Sorry dont tell me Please read the manual, just give me a helpful hint.
Sincerly yours

  • I don't understand your requirement. You'll have to provide a more elaborate description and/or example.

  • "is there a way to have a array and give each element of the array a special name?"

    No.

    However, you could use an enum to give names to the index values, and use them.

  • is there a way to have a array and give each element of the array a special name?

    Yes, and no. Yes, it's possible, but the thing you have can't be called an "array", then. That's what C has structs for.

    but the should share the same memory adress.

    This completely fails to make sense. Array elements don't do that from the beginning.

    Sorry dont tell me Please read the manual, just give me a helpful hint.

    Now you're being arrogant, ridiculous, or both. How can you possibly know that Please read the manual isn't exactly the helpful hint you need?

    Actually, what you should read is not a manual. You're completely confused about basic aspects of programming in C. You should stop worrying about ARM, Keil and uVision, and go back to learning basic C skills. In that sense, you'll have to Please read the manual, but only later --- you desperately need to RTF textbook first.

  • Could you possibly be wanting something as simple as the preprocessor's text substitution?

    #define actual_temperature  my_array[1]
    #define minimum_temperature my_array[2]
    #define maximal_temperature my_array[3]

  • "should share the same memory adress"

    For that, you'd need a union

  • "Sorry dont tell me Please read the manual"

    Why do you say that?

    Do you suspect that reading the manual would actually answer your question, but you're just can't be bothered to do it?

  • Hallo to everybody. Now being back from camping-holiday in Italia i wana thank you for your help.

    #define actual_temperature  my_array[1]
    #define minimum_temperature my_array[2]
    #define maximal_temperature my_array[3]
    

    this fits perfect to my requirements, thank you Dan, i would have send you a picture-postcard from Pisa if i have had your adress ;-)

    This hint is very helpful, everybody needs a little help if there are tomato-slices on front of your eyes ;-)

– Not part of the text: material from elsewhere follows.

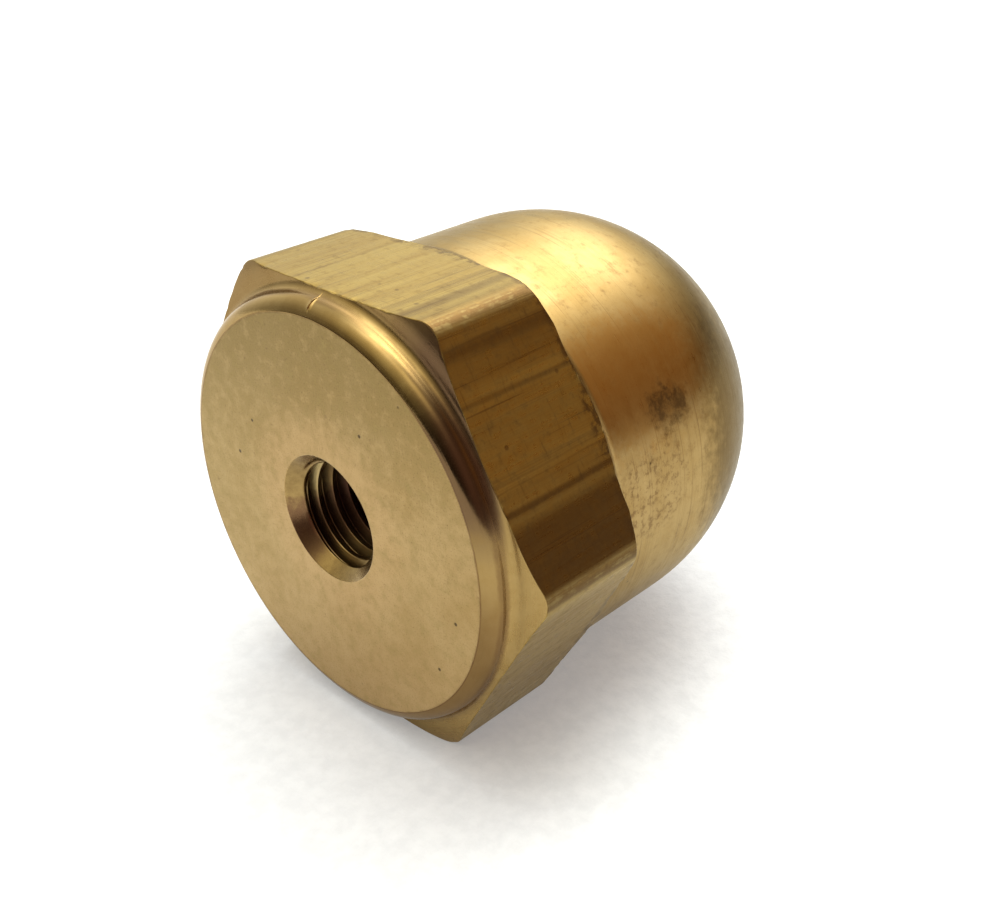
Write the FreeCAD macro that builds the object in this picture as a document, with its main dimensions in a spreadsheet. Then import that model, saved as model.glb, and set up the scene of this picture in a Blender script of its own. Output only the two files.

  • this fits perfect to my requirements,

    It is a fairly ugly way to do this and will confuse the heck out of anyone trying to maintain it.

    Use a union instead. At least this makes it clear which array you're actually referencing to.

  • this fits perfect to my requirements

    Then why not just declare these three variables instead of an array?

    Or make them fields in a struct, so you can send the entire block of three variables with one call to the send() routine.

  • this fits perfect to my requirements,

    It quite definitely doesn't --- it clearly fails the "have the same address" criterion. And neither is it perfect, in any useful interpretation of the word. A struct would be a whole lot more readable.

  • #define actual_temperature my_array[1]
    #define minimum_temperature my_array[2]
    #define maximal_temperature my_array[3]

    hides the fact that it is an array wheras
    #define MY_ARR_actual_temperature 1
    #define MY_ARR_minimum_temperature 2
    #define MY_ARR_maximal_temperature 3

    and accessing it by my_array[MY_ARR_actual_temperature]
    would not

    I consider it important that an 'array indicator' e.g. MY_ARR_ be included in the offset name, I have found horrendous bugs where the offset from your_array was used on my_array creating a very tough bug (nobody could 'see' it). e.g. if no 'array indicator' was included, could you spot your_array[actual_temperature] in a reasonable time?